Mim Data Source Sync Failures

Incident Report for Dixa

Postmortem

Date: August 22, 2025
Duration: 5 days (August 22-27, 2025)
Severity: Degraded

Summary

Between August 22-27, 2025, our AI assistant (Mim) experienced degraded response quality due to inconsistent knowledge base indexing failures. The incident was caused by our OpenSearch cluster rejecting document index requests due to memory constraints from oversized embeddings. While Mim continued to operate with partial knowledge data, customers experienced reduced response accuracy for 5 days until the issue was resolved through cluster scaling.

Timeline

  • August 22, 2025: First indexing failures begin occurring
  • August 22-25, 2025: Indexing failures continue to grow in frequency
  • August 25, 2025: Issue escalated by CS team
  • August 27, 2025 - 18:00 CEST: Indexing failures stop occurring, and new knowledge bases can be indexed successfully
  • August 28, 2025: re-indexed existing Dixa Knowledge and elevio data sources
  • August 28, 2025 - 12:00: Full service restoration achieved

Root Cause

The system was unable to process knowledge base indexing requests due to insufficient computational resources relative to the data volume and complexity. Contributing factors included:

  • Inadequate system capacity for the current workload demands
  • Inefficient resource utilization patterns
  • Suboptimal data processing architecture that doesn't scale effectively with growth
  • Large data structures requiring more system resources than available

Impact

  • Duration: 5 days (August 22-27, 2025)
  • Service Level: Degraded (not complete outage)
  • User Experience: Mim responses had reduced accuracy and completeness due to operating with partial knowledge data

Resolution

Immediate Actions Taken

  1. System Cleanup: Removed unused data and optimized storage utilization
  2. Capacity Scaling: Increased available computational resources to handle workload demands
  3. Performance Optimization: Balanced system performance improvements with operational efficiency

Long-term Improvements Planned

  1. Architecture Enhancement:
* Redesign data processing workflows for improved scalability
* Implement more efficient system resource management
  1. Data Optimization:
* Evaluate opportunities to reduce data processing overhead
* Optimize data formats for better system performance
  1. Monitoring Enhancement:
* Implement proactive alerting for system capacity issues
* Add performance monitoring to prevent resource bottlenecks
Posted Aug 28, 2025 - 15:46 CEST

Resolved

The incident has been fully resolved, and all services are operating normally.
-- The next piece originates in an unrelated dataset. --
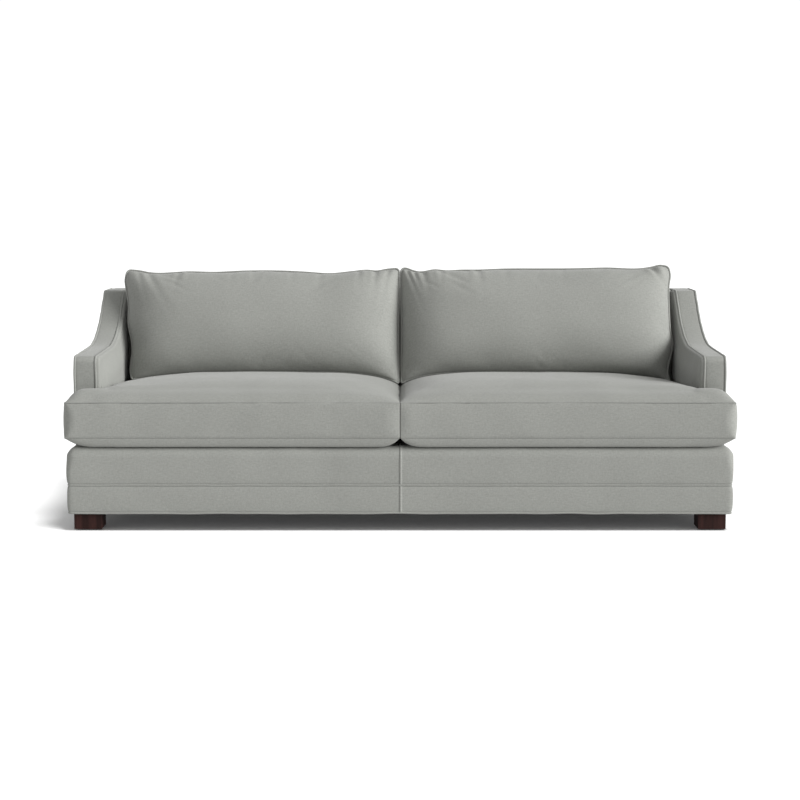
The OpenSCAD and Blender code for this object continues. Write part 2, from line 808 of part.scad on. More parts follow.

We sincerely apologize for the disruption and any impact this may have had on your operations. We appreciate your patience during this time.
Posted Aug 28, 2025 - 08:52 CEST

Monitoring

A fix has been implemented and we are monitoring the results.
Posted Aug 27, 2025 - 18:08 CEST

Identified

The issue has been identified and a fix is being implemented.
Posted Aug 27, 2025 - 11:06 CEST

Investigating

We are currently experiencing issues with new Mim synchronizations to data sources. While all previously synchronized data remains accessible and functional, new sync operations are failing to complete successfully.

IMPACT:
New Mim sync operations created since August 22 are failing
Existing synchronized data continues to work normally
Automatic syncs are not updating with new content
Manual re-sync operations may disrupt existing working connections

STATUS:
Our engineering team is actively investigating the root cause of this issue. We strongly advise against initiating manual re-syncs at this time, as this may interrupt existing functional data connections.
Posted Aug 26, 2025 - 16:30 CEST
This incident affected: AI Features (Mim AI agent).